Your instructions ::
Locate the line that contains "The three.js and" in the entries below, then repeat it and every following line through the line that contains "y) + lip - tuck", exactly, and no others.

Data in this exercise ::
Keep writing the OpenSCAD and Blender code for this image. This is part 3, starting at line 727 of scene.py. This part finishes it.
---
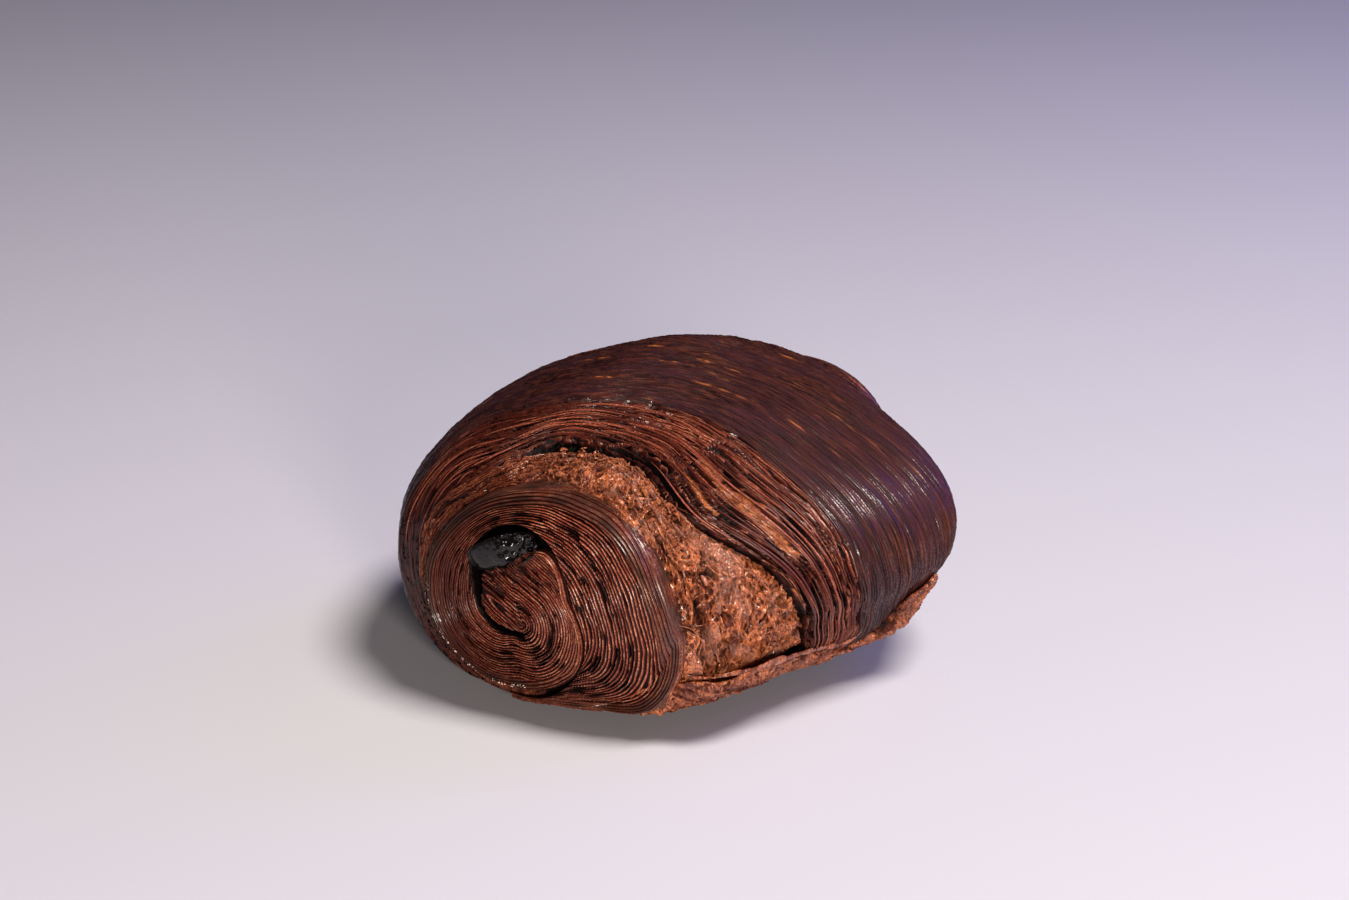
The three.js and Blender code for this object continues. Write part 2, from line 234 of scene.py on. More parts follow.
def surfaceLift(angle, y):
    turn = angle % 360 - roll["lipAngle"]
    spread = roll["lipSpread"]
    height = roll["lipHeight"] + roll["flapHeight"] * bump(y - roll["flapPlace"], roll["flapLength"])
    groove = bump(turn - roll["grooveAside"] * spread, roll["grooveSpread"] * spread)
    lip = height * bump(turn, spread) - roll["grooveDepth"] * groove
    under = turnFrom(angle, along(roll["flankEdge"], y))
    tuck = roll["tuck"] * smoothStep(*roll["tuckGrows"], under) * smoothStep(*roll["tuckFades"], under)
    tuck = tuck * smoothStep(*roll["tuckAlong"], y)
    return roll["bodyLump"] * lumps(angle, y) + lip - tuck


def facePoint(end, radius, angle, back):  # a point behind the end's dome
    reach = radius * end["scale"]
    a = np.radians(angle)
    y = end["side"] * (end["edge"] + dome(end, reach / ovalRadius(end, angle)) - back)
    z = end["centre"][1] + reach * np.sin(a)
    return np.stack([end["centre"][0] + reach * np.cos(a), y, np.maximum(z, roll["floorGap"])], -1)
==
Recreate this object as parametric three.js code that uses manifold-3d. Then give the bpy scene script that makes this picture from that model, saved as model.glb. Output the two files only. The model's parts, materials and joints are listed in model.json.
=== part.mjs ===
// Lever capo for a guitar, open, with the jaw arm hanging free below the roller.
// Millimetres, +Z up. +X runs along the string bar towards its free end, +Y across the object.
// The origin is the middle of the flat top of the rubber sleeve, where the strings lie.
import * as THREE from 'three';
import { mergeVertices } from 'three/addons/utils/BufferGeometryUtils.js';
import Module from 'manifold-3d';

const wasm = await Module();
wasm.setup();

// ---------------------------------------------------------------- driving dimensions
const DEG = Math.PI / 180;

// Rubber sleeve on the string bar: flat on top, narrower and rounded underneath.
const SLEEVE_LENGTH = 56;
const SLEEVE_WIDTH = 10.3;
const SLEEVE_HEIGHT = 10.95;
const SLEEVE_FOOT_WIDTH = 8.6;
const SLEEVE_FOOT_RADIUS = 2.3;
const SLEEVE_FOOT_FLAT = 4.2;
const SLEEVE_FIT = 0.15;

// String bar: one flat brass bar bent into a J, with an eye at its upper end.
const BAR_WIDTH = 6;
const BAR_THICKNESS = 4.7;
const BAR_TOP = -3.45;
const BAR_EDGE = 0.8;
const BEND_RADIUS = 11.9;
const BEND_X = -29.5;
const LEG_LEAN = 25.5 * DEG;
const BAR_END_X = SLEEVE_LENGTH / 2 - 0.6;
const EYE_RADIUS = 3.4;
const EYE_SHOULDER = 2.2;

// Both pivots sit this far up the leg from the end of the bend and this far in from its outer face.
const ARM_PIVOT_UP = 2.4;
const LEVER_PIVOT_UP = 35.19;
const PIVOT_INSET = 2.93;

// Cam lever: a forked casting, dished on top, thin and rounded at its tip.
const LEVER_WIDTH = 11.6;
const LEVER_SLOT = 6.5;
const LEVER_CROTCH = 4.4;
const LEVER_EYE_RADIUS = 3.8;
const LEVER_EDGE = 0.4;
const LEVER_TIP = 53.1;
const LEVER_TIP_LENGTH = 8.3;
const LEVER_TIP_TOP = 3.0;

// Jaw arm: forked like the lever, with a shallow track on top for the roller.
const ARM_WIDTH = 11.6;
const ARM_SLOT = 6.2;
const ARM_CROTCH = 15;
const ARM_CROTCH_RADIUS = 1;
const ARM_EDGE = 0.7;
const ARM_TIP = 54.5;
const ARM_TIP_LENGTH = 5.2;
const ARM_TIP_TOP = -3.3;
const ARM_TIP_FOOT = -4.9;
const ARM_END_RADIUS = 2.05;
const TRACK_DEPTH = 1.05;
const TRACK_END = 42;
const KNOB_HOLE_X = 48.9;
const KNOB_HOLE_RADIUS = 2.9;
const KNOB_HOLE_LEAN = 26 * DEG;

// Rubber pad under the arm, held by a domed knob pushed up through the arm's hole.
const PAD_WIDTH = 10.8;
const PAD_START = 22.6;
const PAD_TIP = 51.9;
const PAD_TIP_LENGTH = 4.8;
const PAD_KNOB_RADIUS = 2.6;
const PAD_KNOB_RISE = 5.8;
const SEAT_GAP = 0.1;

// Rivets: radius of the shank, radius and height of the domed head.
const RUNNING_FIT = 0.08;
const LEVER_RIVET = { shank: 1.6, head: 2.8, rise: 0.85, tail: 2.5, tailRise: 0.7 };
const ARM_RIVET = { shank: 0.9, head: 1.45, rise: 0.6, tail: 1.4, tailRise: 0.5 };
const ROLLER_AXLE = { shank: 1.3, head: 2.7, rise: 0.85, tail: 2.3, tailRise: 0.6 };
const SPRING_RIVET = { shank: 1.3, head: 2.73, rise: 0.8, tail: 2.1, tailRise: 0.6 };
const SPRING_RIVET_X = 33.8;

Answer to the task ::
The three.js and Blender code for this object continues. Write part 2, from line 234 of scene.py on. More parts follow.
def surfaceLift(angle, y):
    turn = angle % 360 - roll["lipAngle"]
    spread = roll["lipSpread"]
    height = roll["lipHeight"] + roll["flapHeight"] * bump(y - roll["flapPlace"], roll["flapLength"])
    groove = bump(turn - roll["grooveAside"] * spread, roll["grooveSpread"] * spread)
    lip = height * bump(turn, spread) - roll["grooveDepth"] * groove
    under = turnFrom(angle, along(roll["flankEdge"], y))
    tuck = roll["tuck"] * smoothStep(*roll["tuckGrows"], under) * smoothStep(*roll["tuckFades"], under)
    tuck = tuck * smoothStep(*roll["tuckAlong"], y)
    return roll["bodyLump"] * lumps(angle, y) + lip - tuck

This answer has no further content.